[Entries with parts and joints]
►

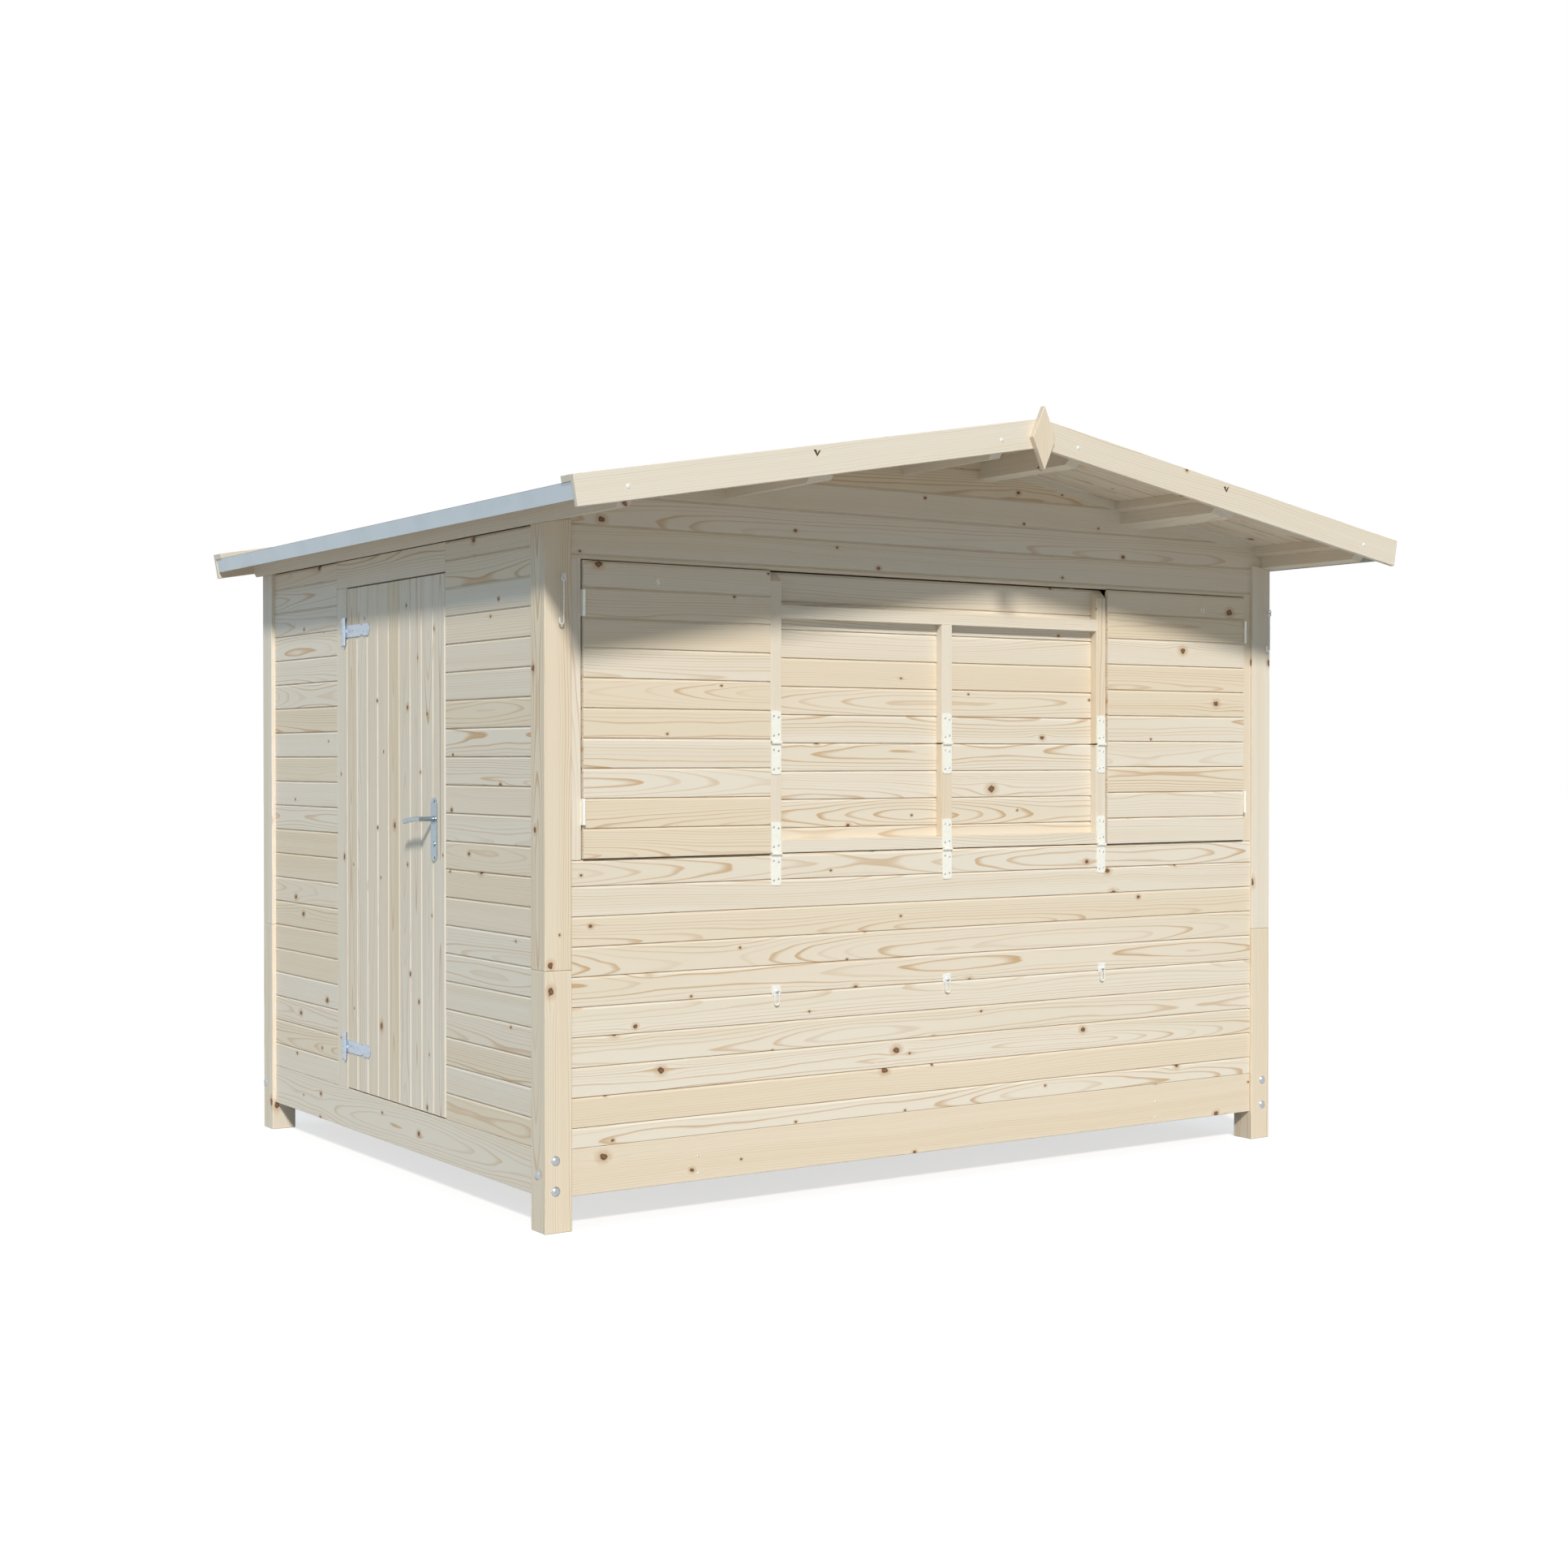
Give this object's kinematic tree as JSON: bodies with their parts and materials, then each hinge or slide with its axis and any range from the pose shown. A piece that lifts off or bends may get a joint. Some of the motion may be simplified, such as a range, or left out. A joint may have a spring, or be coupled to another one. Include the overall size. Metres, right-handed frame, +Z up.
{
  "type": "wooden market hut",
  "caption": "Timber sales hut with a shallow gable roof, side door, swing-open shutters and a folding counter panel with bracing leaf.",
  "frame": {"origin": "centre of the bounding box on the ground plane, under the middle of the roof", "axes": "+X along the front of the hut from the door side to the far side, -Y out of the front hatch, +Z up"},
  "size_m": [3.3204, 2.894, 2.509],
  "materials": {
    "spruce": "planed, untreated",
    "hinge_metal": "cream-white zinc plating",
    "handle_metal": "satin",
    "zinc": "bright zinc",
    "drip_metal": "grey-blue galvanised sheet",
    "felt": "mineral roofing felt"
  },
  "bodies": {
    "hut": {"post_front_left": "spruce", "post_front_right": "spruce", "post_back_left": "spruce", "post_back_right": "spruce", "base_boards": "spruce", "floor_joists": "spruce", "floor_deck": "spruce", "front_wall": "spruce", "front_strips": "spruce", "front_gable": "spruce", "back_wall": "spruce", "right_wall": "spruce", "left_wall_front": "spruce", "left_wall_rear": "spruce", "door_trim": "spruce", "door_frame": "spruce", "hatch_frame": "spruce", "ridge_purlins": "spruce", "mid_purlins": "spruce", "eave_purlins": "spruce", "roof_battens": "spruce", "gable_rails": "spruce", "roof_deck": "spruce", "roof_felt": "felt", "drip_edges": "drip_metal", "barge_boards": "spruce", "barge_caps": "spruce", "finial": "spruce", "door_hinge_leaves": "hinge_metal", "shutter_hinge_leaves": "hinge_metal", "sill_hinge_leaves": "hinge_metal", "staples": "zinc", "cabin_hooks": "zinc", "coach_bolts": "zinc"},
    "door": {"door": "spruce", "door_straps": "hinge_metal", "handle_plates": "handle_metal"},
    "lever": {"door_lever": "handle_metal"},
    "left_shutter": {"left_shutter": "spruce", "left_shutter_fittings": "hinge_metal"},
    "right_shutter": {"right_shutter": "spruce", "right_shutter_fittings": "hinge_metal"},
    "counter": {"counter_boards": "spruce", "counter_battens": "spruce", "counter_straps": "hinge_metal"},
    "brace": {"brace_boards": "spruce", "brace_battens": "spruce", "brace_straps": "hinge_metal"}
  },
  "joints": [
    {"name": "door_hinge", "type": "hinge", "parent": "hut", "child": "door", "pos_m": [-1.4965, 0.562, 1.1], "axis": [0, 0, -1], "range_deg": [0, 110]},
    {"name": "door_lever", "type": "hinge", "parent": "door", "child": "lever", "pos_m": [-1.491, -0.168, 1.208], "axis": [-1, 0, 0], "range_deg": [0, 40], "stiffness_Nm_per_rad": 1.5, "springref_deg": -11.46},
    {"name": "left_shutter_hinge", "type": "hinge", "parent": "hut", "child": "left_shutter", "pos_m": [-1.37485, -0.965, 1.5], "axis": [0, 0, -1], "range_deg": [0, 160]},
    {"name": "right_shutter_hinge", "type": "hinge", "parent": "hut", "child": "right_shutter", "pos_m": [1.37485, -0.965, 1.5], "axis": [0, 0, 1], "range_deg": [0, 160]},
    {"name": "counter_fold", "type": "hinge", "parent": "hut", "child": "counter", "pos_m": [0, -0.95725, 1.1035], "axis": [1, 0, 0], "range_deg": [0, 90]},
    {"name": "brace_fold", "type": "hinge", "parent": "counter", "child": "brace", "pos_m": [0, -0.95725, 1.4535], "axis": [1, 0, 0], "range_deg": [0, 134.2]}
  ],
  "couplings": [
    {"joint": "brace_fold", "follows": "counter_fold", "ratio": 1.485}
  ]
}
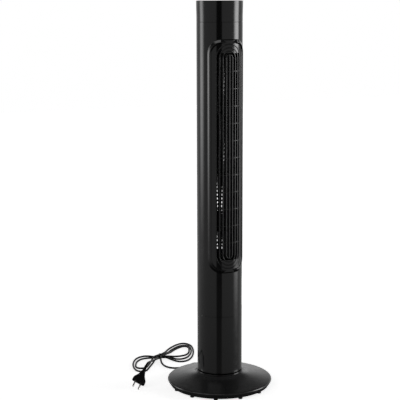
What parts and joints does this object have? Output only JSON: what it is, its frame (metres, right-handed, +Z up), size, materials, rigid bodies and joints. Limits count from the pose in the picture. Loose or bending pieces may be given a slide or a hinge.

◄

■ **To be done**
From the records above, please extract every line and repeat it exactly.

■ **Response**
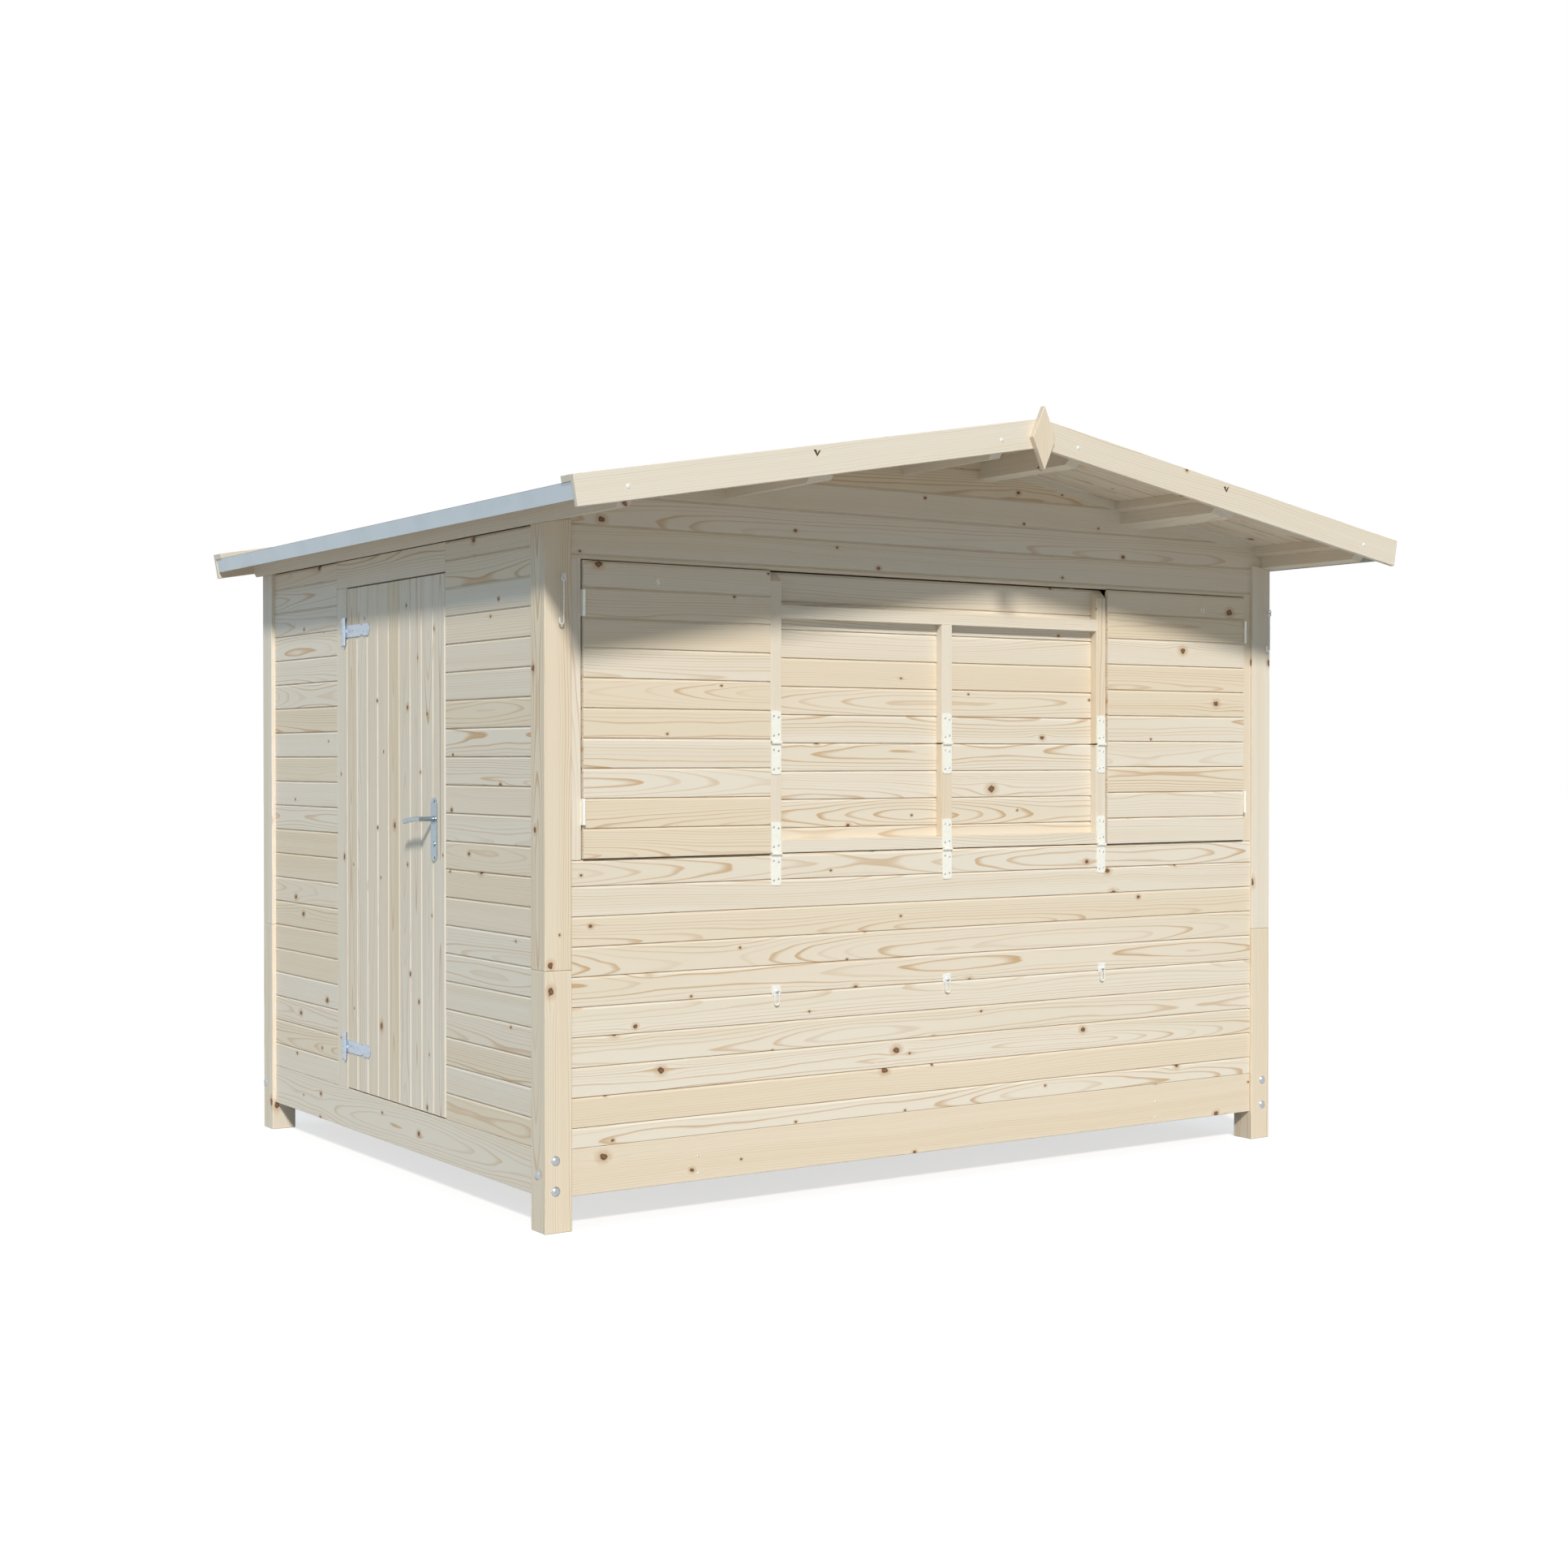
Give this object's kinematic tree as JSON: bodies with their parts and materials, then each hinge or slide with its axis and any range from the pose shown. A piece that lifts off or bends may get a joint. Some of the motion may be simplified, such as a range, or left out. A joint may have a spring, or be coupled to another one. Include the overall size. Metres, right-handed frame, +Z up.
{
  "type": "wooden market hut",
  "caption": "Timber sales hut with a shallow gable roof, side door, swing-open shutters and a folding counter panel with bracing leaf.",
  "frame": {"origin": "centre of the bounding box on the ground plane, under the middle of the roof", "axes": "+X along the front of the hut from the door side to the far side, -Y out of the front hatch, +Z up"},
  "size_m": [3.3204, 2.894, 2.509],
  "materials": {
    "spruce": "planed, untreated",
    "hinge_metal": "cream-white zinc plating",
    "handle_metal": "satin",
    "zinc": "bright zinc",
    "drip_metal": "grey-blue galvanised sheet",
    "felt": "mineral roofing felt"
  },
  "bodies": {
    "hut": {"post_front_left": "spruce", "post_front_right": "spruce", "post_back_left": "spruce", "post_back_right": "spruce", "base_boards": "spruce", "floor_joists": "spruce", "floor_deck": "spruce", "front_wall": "spruce", "front_strips": "spruce", "front_gable": "spruce", "back_wall": "spruce", "right_wall": "spruce", "left_wall_front": "spruce", "left_wall_rear": "spruce", "door_trim": "spruce", "door_frame": "spruce", "hatch_frame": "spruce", "ridge_purlins": "spruce", "mid_purlins": "spruce", "eave_purlins": "spruce", "roof_battens": "spruce", "gable_rails": "spruce", "roof_deck": "spruce", "roof_felt": "felt", "drip_edges": "drip_metal", "barge_boards": "spruce", "barge_caps": "spruce", "finial": "spruce", "door_hinge_leaves": "hinge_metal", "shutter_hinge_leaves": "hinge_metal", "sill_hinge_leaves": "hinge_metal", "staples": "zinc", "cabin_hooks": "zinc", "coach_bolts": "zinc"},
    "door": {"door": "spruce", "door_straps": "hinge_metal", "handle_plates": "handle_metal"},
    "lever": {"door_lever": "handle_metal"},
    "left_shutter": {"left_shutter": "spruce", "left_shutter_fittings": "hinge_metal"},
    "right_shutter": {"right_shutter": "spruce", "right_shutter_fittings": "hinge_metal"},
    "counter": {"counter_boards": "spruce", "counter_battens": "spruce", "counter_straps": "hinge_metal"},
    "brace": {"brace_boards": "spruce", "brace_battens": "spruce", "brace_straps": "hinge_metal"}
  },
  "joints": [
    {"name": "door_hinge", "type": "hinge", "parent": "hut", "child": "door", "pos_m": [-1.4965, 0.562, 1.1], "axis": [0, 0, -1], "range_deg": [0, 110]},
    {"name": "door_lever", "type": "hinge", "parent": "door", "child": "lever", "pos_m": [-1.491, -0.168, 1.208], "axis": [-1, 0, 0], "range_deg": [0, 40], "stiffness_Nm_per_rad": 1.5, "springref_deg": -11.46},
    {"name": "left_shutter_hinge", "type": "hinge", "parent": "hut", "child": "left_shutter", "pos_m": [-1.37485, -0.965, 1.5], "axis": [0, 0, -1], "range_deg": [0, 160]},
    {"name": "right_shutter_hinge", "type": "hinge", "parent": "hut", "child": "right_shutter", "pos_m": [1.37485, -0.965, 1.5], "axis": [0, 0, 1], "range_deg": [0, 160]},
    {"name": "counter_fold", "type": "hinge", "parent": "hut", "child": "counter", "pos_m": [0, -0.95725, 1.1035], "axis": [1, 0, 0], "range_deg": [0, 90]},
    {"name": "brace_fold", "type": "hinge", "parent": "counter", "child": "brace", "pos_m": [0, -0.95725, 1.4535], "axis": [1, 0, 0], "range_deg": [0, 134.2]}
  ],
  "couplings": [
    {"joint": "brace_fold", "follows": "counter_fold", "ratio": 1.485}
  ]
}
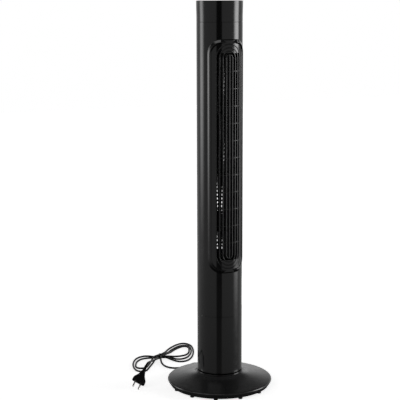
What parts and joints does this object have? Output only JSON: what it is, its frame (metres, right-handed, +Z up), size, materials, rigid bodies and joints. Limits count from the pose in the picture. Loose or bending pieces may be given a slide or a hinge.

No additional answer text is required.